EXTRACTED RECORDS →
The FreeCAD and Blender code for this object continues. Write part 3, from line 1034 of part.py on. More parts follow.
==
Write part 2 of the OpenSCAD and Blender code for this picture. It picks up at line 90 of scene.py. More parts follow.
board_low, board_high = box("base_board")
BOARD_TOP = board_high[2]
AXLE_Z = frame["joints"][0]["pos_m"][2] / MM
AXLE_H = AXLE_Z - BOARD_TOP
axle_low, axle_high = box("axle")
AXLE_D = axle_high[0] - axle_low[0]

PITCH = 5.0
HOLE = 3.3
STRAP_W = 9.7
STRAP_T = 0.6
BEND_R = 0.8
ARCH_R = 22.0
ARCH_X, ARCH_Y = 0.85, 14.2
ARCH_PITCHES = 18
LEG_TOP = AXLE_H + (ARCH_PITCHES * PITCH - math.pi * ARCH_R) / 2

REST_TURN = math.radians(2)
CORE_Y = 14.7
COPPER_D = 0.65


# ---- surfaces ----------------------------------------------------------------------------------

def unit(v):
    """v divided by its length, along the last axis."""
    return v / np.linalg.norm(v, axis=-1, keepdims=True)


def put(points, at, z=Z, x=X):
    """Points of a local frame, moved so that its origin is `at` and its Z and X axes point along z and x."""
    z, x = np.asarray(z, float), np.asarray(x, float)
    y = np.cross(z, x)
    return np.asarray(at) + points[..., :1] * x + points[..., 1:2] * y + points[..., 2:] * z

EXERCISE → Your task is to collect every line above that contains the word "parts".

CORRECT ANSWER →
The FreeCAD and Blender code for this object continues. Write part 3, from line 1034 of part.py on. More parts follow.
Write part 2 of the OpenSCAD and Blender code for this picture. It picks up at line 90 of scene.py. More parts follow.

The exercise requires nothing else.